■ DATA FOR THE TASK ■

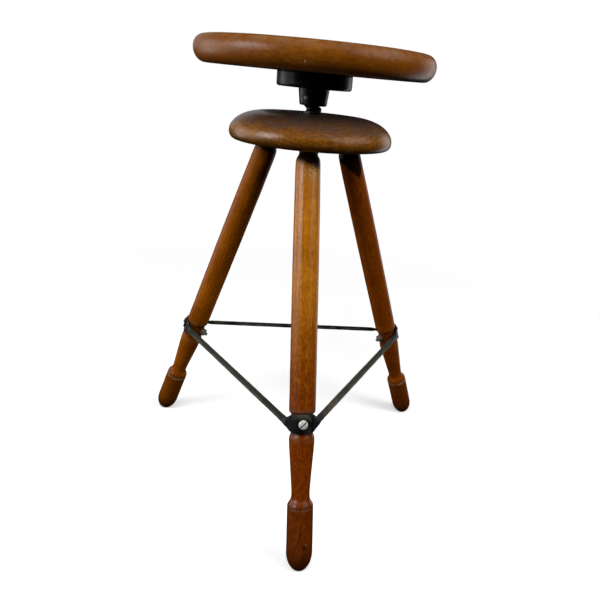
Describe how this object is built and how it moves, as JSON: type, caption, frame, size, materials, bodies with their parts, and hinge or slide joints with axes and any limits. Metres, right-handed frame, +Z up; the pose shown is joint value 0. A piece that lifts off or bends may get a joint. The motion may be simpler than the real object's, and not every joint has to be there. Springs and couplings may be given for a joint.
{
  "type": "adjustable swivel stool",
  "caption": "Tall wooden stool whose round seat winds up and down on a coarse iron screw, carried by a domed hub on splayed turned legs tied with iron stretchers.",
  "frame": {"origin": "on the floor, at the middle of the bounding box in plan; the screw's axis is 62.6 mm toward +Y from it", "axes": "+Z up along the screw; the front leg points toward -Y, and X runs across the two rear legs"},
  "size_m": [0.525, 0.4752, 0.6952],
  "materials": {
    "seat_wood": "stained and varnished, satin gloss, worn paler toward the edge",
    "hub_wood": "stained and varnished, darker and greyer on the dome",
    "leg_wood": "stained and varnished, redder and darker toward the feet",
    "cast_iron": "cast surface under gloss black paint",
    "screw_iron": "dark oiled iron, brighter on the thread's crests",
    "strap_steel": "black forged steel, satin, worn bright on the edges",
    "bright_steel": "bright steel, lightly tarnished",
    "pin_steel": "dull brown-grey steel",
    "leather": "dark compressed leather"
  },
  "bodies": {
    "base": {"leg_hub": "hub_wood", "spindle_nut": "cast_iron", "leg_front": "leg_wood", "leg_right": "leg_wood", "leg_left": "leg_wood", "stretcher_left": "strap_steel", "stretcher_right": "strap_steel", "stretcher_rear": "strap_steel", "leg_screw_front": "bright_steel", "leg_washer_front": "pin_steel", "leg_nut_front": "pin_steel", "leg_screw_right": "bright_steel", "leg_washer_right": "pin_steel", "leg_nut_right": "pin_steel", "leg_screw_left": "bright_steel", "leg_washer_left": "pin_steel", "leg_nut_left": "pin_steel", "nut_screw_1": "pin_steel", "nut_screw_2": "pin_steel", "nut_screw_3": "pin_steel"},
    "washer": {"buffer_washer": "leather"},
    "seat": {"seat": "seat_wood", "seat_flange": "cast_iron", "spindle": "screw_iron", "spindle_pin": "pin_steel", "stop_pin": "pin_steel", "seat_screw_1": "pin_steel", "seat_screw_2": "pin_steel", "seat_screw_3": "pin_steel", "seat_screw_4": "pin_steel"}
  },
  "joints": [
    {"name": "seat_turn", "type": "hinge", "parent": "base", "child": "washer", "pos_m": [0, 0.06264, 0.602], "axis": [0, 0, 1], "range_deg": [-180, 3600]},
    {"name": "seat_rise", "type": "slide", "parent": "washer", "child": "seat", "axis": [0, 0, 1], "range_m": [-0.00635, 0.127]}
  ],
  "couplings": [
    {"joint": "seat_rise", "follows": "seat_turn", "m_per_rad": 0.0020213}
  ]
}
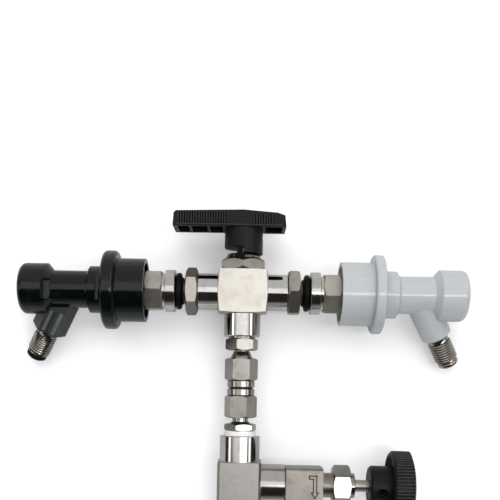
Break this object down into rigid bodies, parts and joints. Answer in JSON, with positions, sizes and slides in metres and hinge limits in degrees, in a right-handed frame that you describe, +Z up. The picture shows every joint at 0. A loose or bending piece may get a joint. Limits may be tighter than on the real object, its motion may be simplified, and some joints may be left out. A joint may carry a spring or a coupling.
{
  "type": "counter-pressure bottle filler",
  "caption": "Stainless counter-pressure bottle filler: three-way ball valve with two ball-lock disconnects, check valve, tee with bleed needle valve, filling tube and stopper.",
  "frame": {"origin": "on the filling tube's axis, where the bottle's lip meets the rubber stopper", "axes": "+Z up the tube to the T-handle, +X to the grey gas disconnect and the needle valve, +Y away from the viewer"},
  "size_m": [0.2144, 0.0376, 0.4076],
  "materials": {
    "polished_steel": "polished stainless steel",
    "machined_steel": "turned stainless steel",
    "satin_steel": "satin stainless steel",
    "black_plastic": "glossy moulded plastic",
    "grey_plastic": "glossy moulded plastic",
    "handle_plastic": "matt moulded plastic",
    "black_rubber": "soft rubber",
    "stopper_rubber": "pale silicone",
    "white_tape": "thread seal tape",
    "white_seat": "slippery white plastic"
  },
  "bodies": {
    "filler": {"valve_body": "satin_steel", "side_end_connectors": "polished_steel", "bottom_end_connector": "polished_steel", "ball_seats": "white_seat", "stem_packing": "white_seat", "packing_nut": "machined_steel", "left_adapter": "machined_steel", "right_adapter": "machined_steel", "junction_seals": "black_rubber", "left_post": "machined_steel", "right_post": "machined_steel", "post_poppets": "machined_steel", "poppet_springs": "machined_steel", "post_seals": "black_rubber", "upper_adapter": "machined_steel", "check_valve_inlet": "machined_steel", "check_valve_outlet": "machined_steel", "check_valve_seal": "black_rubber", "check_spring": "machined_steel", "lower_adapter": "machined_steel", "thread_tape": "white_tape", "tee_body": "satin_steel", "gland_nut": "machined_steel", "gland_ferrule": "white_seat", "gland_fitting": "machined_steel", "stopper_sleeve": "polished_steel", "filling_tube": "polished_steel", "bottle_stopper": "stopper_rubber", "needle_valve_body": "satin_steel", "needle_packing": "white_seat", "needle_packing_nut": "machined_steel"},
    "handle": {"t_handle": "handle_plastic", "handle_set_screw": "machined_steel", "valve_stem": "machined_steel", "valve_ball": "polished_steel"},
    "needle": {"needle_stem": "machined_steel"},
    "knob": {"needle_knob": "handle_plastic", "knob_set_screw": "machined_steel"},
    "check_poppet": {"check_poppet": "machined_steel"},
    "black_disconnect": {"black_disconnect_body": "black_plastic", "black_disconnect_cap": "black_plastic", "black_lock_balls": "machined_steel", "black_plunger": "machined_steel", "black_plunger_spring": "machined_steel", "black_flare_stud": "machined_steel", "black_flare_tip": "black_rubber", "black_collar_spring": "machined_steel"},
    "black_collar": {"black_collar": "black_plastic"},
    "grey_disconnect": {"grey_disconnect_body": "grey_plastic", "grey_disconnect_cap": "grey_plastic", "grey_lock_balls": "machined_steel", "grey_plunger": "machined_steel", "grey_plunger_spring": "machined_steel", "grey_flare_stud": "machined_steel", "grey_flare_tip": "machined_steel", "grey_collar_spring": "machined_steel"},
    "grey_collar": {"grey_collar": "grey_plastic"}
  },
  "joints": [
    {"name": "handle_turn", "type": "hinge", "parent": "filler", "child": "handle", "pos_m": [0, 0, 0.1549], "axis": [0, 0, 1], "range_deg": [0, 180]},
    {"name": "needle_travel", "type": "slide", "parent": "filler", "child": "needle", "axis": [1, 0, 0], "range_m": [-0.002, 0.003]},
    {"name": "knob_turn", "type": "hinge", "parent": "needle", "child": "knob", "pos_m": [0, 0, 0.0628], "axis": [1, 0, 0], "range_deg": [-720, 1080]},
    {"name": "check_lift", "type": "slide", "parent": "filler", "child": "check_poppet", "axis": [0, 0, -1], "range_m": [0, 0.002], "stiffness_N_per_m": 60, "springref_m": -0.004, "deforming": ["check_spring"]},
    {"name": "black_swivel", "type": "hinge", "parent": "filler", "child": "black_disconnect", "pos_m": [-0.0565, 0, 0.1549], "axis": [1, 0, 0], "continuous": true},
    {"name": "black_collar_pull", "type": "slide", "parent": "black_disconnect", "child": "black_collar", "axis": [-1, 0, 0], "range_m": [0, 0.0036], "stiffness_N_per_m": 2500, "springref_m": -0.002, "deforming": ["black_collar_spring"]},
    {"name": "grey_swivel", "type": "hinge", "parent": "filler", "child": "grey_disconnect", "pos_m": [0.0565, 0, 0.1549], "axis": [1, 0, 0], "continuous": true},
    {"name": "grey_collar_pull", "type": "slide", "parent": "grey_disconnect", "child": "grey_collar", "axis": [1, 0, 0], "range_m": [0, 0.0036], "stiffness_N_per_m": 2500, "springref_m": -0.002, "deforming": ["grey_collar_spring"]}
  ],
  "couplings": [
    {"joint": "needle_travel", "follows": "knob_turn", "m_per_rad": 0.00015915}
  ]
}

==

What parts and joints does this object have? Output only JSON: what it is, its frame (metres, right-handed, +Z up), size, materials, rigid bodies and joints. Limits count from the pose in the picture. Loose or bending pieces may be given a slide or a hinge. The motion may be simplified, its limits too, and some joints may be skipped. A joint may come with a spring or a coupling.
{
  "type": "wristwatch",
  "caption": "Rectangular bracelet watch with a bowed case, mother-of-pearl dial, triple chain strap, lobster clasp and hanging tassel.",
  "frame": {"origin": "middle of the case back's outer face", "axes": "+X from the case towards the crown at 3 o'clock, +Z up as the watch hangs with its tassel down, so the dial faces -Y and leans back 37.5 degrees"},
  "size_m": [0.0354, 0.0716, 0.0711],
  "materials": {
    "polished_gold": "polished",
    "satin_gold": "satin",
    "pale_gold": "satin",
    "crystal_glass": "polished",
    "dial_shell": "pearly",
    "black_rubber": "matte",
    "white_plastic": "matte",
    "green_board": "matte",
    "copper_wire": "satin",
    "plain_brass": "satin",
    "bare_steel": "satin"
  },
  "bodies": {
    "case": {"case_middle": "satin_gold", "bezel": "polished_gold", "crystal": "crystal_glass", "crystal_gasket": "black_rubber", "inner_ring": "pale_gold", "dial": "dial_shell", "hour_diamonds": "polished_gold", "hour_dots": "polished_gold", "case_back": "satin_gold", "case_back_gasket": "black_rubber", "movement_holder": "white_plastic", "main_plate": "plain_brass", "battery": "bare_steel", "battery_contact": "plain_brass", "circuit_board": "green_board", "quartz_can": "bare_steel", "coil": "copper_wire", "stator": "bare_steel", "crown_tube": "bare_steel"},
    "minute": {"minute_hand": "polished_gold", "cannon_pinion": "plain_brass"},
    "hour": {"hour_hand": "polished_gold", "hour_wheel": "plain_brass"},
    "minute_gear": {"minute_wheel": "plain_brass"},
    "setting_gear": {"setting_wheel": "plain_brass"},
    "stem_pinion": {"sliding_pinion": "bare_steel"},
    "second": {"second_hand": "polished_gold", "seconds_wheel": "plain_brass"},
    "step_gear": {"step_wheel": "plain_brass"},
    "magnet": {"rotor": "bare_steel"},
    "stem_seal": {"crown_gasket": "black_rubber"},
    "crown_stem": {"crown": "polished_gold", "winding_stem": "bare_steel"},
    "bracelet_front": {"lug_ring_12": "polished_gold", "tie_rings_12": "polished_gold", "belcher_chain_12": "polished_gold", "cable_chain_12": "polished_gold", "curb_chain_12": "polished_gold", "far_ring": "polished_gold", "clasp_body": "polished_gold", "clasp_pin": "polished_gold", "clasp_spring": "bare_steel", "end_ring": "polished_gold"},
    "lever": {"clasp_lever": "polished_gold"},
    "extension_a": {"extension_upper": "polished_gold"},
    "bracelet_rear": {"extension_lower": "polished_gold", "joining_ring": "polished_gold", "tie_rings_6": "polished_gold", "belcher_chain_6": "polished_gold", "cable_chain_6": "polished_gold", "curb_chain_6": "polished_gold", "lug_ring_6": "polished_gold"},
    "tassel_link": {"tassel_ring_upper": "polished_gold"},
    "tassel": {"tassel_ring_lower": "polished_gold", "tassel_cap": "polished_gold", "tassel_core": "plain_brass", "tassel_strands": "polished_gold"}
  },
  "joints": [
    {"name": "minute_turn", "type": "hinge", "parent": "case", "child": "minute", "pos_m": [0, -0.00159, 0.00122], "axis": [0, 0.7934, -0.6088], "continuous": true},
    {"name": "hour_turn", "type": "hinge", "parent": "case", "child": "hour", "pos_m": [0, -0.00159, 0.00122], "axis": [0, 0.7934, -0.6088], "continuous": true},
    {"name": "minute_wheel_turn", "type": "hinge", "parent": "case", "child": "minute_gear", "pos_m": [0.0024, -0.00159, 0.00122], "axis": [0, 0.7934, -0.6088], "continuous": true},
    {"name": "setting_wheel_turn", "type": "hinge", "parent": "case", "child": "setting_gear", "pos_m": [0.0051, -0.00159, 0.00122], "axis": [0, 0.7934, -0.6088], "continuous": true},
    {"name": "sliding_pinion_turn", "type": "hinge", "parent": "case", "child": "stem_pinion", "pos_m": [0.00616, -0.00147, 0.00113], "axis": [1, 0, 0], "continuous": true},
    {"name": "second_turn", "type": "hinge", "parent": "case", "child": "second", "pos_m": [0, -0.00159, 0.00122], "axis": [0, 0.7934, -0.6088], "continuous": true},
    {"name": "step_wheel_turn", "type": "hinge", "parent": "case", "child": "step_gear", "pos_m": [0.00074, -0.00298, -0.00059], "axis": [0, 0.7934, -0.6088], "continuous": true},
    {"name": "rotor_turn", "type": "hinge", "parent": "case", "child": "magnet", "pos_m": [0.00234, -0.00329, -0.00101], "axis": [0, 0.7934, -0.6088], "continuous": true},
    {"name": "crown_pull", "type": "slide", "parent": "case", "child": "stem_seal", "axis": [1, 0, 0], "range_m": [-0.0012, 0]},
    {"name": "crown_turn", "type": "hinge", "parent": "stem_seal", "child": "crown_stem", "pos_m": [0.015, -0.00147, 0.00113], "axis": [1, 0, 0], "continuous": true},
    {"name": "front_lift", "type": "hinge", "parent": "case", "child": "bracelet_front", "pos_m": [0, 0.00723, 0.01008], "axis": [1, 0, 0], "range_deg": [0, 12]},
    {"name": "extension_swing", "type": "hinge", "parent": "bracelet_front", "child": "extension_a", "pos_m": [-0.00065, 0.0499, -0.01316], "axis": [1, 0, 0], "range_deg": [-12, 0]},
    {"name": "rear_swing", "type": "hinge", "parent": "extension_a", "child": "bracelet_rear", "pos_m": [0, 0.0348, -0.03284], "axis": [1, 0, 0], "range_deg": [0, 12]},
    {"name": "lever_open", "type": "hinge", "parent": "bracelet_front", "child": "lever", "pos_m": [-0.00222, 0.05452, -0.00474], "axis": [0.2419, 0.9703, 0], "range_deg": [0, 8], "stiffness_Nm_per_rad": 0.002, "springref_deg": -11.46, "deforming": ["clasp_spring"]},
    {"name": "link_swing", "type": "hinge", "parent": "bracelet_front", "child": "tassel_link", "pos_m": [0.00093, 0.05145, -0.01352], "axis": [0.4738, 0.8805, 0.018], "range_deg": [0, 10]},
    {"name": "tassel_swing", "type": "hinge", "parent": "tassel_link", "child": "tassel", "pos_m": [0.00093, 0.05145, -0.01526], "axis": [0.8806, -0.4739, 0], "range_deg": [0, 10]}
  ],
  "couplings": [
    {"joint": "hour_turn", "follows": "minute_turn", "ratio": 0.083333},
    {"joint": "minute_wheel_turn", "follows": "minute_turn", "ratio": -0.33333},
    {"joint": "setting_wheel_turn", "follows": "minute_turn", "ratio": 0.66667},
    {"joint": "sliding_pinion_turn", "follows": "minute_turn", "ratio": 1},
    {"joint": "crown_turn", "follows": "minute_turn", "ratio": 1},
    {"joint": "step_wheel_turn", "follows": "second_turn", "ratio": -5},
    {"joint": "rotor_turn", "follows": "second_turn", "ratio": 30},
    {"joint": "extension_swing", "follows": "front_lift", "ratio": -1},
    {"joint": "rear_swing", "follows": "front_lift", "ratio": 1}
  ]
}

* * *

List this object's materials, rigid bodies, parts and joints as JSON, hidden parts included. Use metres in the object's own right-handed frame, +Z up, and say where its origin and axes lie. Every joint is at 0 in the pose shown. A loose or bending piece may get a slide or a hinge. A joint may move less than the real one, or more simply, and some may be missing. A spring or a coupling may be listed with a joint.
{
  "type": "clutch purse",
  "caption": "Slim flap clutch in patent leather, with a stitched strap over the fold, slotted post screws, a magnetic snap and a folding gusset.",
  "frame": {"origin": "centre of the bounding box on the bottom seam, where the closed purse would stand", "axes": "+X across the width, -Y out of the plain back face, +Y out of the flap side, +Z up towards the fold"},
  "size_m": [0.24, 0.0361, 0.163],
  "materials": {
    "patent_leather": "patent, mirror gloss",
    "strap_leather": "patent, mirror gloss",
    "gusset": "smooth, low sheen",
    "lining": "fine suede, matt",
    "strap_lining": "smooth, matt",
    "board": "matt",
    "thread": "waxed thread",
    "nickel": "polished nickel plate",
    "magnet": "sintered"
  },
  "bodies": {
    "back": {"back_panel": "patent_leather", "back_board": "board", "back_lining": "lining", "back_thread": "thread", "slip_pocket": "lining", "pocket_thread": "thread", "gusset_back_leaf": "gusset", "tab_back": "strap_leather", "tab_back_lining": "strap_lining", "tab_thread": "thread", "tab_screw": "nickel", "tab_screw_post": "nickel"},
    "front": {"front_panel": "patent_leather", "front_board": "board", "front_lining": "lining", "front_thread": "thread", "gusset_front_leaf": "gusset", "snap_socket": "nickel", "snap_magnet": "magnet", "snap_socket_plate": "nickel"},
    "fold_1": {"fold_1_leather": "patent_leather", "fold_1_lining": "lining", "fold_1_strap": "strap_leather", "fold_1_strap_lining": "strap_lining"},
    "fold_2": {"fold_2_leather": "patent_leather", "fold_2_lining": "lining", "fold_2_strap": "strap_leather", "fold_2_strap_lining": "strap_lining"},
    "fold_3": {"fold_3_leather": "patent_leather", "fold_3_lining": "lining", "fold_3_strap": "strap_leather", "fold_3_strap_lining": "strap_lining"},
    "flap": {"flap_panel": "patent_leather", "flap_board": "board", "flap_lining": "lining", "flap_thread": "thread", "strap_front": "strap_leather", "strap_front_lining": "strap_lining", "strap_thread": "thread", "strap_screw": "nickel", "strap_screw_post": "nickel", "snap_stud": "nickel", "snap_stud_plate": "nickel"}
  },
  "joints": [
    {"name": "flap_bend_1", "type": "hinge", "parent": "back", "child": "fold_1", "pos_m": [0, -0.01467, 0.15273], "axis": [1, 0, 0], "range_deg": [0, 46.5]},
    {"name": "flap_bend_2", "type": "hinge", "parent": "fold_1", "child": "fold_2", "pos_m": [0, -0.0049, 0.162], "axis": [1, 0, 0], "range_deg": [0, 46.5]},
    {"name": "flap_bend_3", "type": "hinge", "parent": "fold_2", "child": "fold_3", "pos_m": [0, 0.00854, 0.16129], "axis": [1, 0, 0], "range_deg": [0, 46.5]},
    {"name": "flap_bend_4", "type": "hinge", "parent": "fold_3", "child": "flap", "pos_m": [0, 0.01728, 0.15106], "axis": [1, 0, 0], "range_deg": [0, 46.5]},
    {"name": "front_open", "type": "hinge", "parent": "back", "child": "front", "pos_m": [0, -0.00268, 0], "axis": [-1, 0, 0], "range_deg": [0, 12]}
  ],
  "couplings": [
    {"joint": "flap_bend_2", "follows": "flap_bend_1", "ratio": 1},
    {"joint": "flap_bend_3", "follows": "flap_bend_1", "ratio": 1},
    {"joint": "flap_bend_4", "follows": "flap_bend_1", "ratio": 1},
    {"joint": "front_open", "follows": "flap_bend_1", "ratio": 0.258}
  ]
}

■ YOUR OBJECTIVE ■
Find the lines above that contain the word "where" and collect them.

■ EXERCISE RESULT ■
  "frame": {"origin": "on the filling tube's axis, where the bottle's lip meets the rubber stopper", "axes": "+Z up the tube to the T-handle, +X to the grey gas disconnect and the needle valve, +Y away from the viewer"},
List this object's materials, rigid bodies, parts and joints as JSON, hidden parts included. Use metres in the object's own right-handed frame, +Z up, and say where its origin and axes lie. Every joint is at 0 in the pose shown. A loose or bending piece may get a slide or a hinge. A joint may move less than the real one, or more simply, and some may be missing. A spring or a coupling may be listed with a joint.
  "frame": {"origin": "centre of the bounding box on the bottom seam, where the closed purse would stand", "axes": "+X across the width, -Y out of the plain back face, +Y out of the flap side, +Z up towards the fold"},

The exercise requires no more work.